8. Formalize financial controls and procedures: Have you prepared a new budget and pro forma that reflects your new normal? What revenue or expense items need to be added or removed from your financial statements? Have you benchmarked your new fees and expenses against new industry norms?
Step 5: Monitor
9. Monitor the strategy: Do you have a process to periodically assess how you’re progressing towards meeting your goals and objectives? Have you defined tracking metrics that account for both performance (e.g. financial metrics) as well as effectiveness (the effectiveness of your strategy)? Do you have a defined process to periodically debrief and learn from challenges or failures? Are you revising your contingency plans as new threats or opportunities emerge?
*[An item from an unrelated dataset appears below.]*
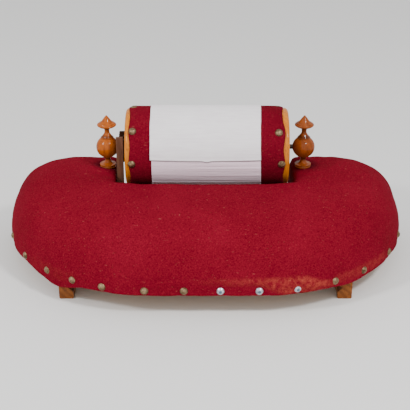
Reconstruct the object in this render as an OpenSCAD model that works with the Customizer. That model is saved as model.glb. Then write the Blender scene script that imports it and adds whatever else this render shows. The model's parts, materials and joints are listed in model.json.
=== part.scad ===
// Bobbin lace roller pillow: a felt covered pillow on a board, with a roller held by a ratchet.
// X runs to the right, Y to the back, Z up. The origin is under the middle, on the table.

/* [Pillow] */
// Width of the stuffed pillow from side to side
pillow_w = 578; // [520:1:700]
// Depth of the pillow from front to back
pillow_d = 292; // [270:1:330]
// Height of the crest of the felt above its hem
pillow_h = 98; // [90:1:106]
// Radius of the two front corners seen from above
front_corner_r = 220; // [150:1:240]
// Radius of the two back corners seen from above
back_corner_r = 42; // [20:1:55]
// Distance over which the front and sides rise to the crest
front_roll = 125; // [100:1:145]
// Distance over which the back rises to the crest
back_roll = 48; // [40:1:110]
// Fullness of the stuffed edge, where 2 is round and 4 nearly square
fullness = 2.7; // [2.6:0.1:4]
// Thickness of the wool felt
felt_t = 3; // [2:0.5:4]
// How much more rounded the back corners are at the crest than at the hem
corner_draw = 5; // [0:5:120]
// Turn of the ridge line behind which the lobes fall away, seen from above
ridge_turn = 42; // [35:1:50]

/* [Board and runners] */
// Thickness of the base board
board_t = 18; // [12:1:22]
// Height of the felt's hem above the underside of the board
hem_lift = 2; // [0:0.5:5]
// Width of a runner
runner_w = 20; // [16:1:30]
// Height of a runner
runner_h = 30; // [24:1:40]
// Length of a runner
runner_l = 215; // [150:1:220]
// Distance between the middles of the two runners
runner_spacing = 386; // [340:1:400]
// Distance from the front of the pillow to the front ends of the runners
runner_setback = 48; // [40:1:60]
// Depth of the groove along the inner side of a runner
groove_depth = 6.5; // [2:0.5:8]

/* [Recess] */
// Half of the clear width of the recess
recess_half_w = 131; // [131:1:150]
// Distance from the roller's axis to the front wall of the recess
recess_reach = 66; // [64:1:75]
// Thickness of the two cheek boards
cheek_t = 20; // [16:1:24]
// Length of the two cheek boards
cheek_l = 105; // [90:1:108]
// Thickness of the front rail
rail_t = 18; // [12:1:24]

/* [Roller] */
// Height of the roller's axis above the crest of the felt
axis_rise = 27; // [24:1:35]
// Distance from the roller's axis to the back of the pillow
axis_to_back = 69.5; // [64:0.5:80]
// Outer radius of the roller over its felt
roller_r = 60; // [50:0.5:61]
// Thickness of an end disc
disc_t = 24; // [20:1:30]
// Width of the bare rim of the left disc
left_rim = 6.5; // [4:0.5:8]
// Width of the bare rim of the right disc
right_rim = 9.5; // [6:0.5:11]
// Rounding of the outer edge of an end disc
disc_round = 5; // [1:0.5:6]
// Radius of the wooden core
core_r = 16; // [14:1:24]
// Width of the white work cloth
cloth_w = 160; // [120:1:180]
// Thickness of the white work cloth
cloth_t = 1.2; // [0.8:0.1:2]
// Radius of the axle pins
axle_r = 3.5; // [3:0.1:4.5]
// Depth of the axle holes in the posts
axle_hole_depth = 12; // [10:1:16]

/* [Posts] */
// Radius of the ball that holds the axle pin
ball_r = 16.5; // [14:0.5:18]
// Radius of the cap above the ball
cap_r = 14; // [11:0.5:16]
// Radius of the post's foot
foot_r = 12; // [9:0.5:13]
// Height of the ball's middle above the underside of the foot
foot_drop = 31.5; // [31:0.5:38]
// Height of the tip above the ball's middle
tip_rise = 49; // [48:0.5:60]
// Radius of the spigot under the foot
spigot_r = 6; // [4:0.5:7]
// Length of the spigot below the foot
spigot_l = 30; // [20:1:45]

/* [Ratchet] */
// Number of teeth on the ratchet wheel
tooth_count = 24; // [12:12:36]
// Outer radius of the ratchet wheel
wheel_r = 23; // [20:0.5:26]
// Depth of a tooth
tooth_depth = 3.5; // [2:0.5:4]
// Thickness of the ratchet wheel
wheel_t = 10.5; // [6:0.5:12]
// Gap between the ratchet wheel and the ball of the left post
wheel_gap = 1.5; // [0.8:0.1:2]
// Gap between the right disc and the ball of the right post
disc_gap = 7.5; // [1:0.1:9]
// Width of the pawl
pawl_w = 10; // [7:0.5:10]
// Thickness of the pawl
pawl_t = 5; // [4:0.5:8]
// Height of the pawl's tip above the roller's axis
pawl_rise = 25; // [10:1:35]
// Depth of the pawl's pin below the roller's axis
pawl_drop = 73; // [60:1:85]
// Radius of the pawl's pin
pawl_pin_r = 2; // [1.5:0.1:3]

/* [Tacks and screws] */
// Radius of a tack's domed head
tack_r = 5.5; // [4:0.5:6]
// Height of a tack's domed head
tack_h = 3.4; // [2:0.1:4]
// Length of a tack's shank below its head
tack_l = 13; // [8:1:16]
// Distance between the tacks along the sides and the back
back_tack_gap = 60; // [40:1:90]
// Number of tacks round each end of the roller
roller_tack_count = 8; // [4:1:12]
// Radius of a screw's head
screw_head_r = 4; // [3:0.5:5]
// Radius of a screw's shank
screw_r = 1.9; // [1.5:0.1:2.5]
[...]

Do you have a plan to communicate progress to stakeholders? Have you increased the number of meetings you’re having with clients and stakeholders to help ease their tension and anxiety?
10. Scrutinize for conflicts and self-dealing: Do you need to prepare a new code of ethics (principles) and/or a code of conduct (rules)? If you’ve added new vendors or have reassigned staff, have you communicated your values and principles to them and scrutinized for potential conflicts of interest or self-dealing? What steps are you taking to increase your vigilance for moral hazards? Are you prepared to hold others accountable for the moral and ethical standards associated with your new normal? Can you demonstrate that you have a well-defined ethos?
A final comment; this crisis management framework also can be used to substantiate a fiduciary, governance, or project management standard. By operationalizing these steps and dimensions you’ll be able to demonstrate that you’re following a procedurally prudent process.
Your new normal is going to be anything but… better plan accordingly.